Yesterday evening I went to a demonstration at the Spiritualist Association of Great Britain. This was the first time I’ve been to such an occasion — I’m not really into psychics, seances, ouija, Tarot, all that jazz. But I’ve been reading the work of a pioneering late Victorian psychologist and psychical researcher, Frederic Myers, and he was very into all of that.

Spiritualism is not a big religious movement in the west today — do you know anyone who’s a Spiritualist? or who’s been to a seance? — but it was huge in the second half of the 19th century, at one point attracting eight million followers in the US and UK. As Ann Taves has written, it was one of several forms of radical Protestantism which emphasized ‘religious experience’, like Christian Science, Seventh Day Adventism, Pentecostalism, the Emmanuel Movement and the New Thought movement. Historians usually suggest the movement began in 1848 with the three Fox sisters, who started to hear ‘rappings’ when they were teenagers living outside New York. The raps responded to questions, and informed the Foxes they were spirits communicating from beyond the grave.

Seances became a popular evening past-time for Victorians, and the centre-piece of a new religious movement, Spiritualism, based on a belief that spirits of deceased family members still communicate with the living through mediums (particularly women). Spiritualism was a comfort to the bereaved, and proved particularly popular after the US Civil War and World War One. At one point Thomas Edison even claimed to have developed a ‘spirit telephone’ to ease (and monetize) communication with the dead. Imagine the roaming charges in the afterlife!

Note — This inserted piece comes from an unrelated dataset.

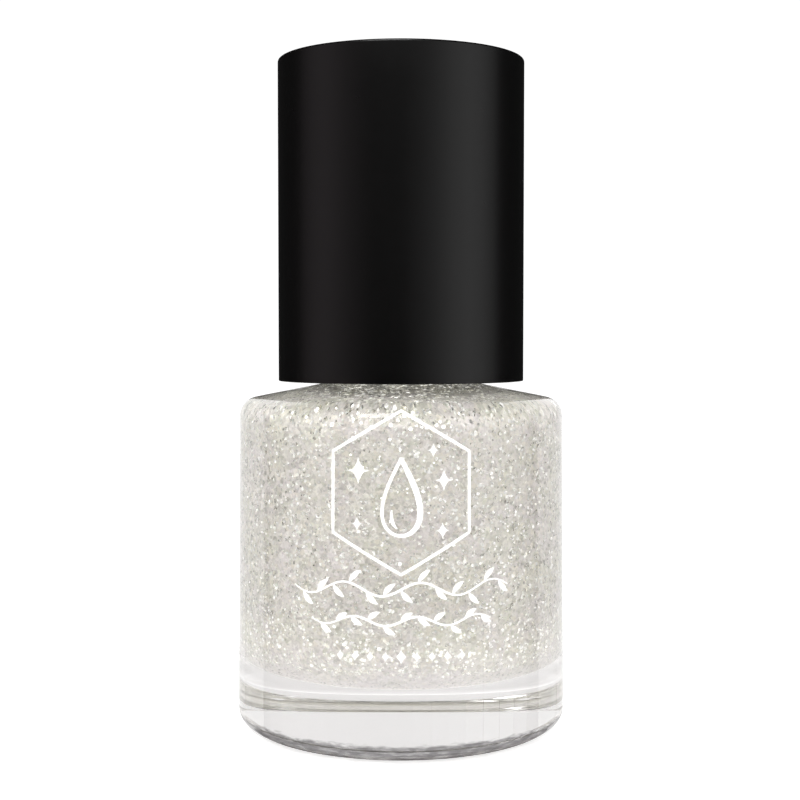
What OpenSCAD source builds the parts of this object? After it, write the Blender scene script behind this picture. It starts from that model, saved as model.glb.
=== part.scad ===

I’m not entirely sure about the Spiritualist conception of the afterlife, to be honest. It depends which spirit you spoke to, but on the whole the Spirits gave comforting and rather bland messages. ‘You’re doing great! We love you!’ It was like a form of self-affirmation projected into the ether (perhaps not so different to other religions in that respect). But it could also be quite Gothic, with flying furniture, ectoplasm, past-life memories, science fiction fantasies, erotic transgressions by randy female mediums and their male interlocutors (it wasn’t me, it was the spirit!), and the occasional diabolical possession. Above all, there was a lot of fraud and chicanery. The Fox sisters themselves confessed to making the rapping noises by cracking their knee-joints (though they later recanted their confession), and other famous mediums like Eusapia Palladino were exposed as tricksters.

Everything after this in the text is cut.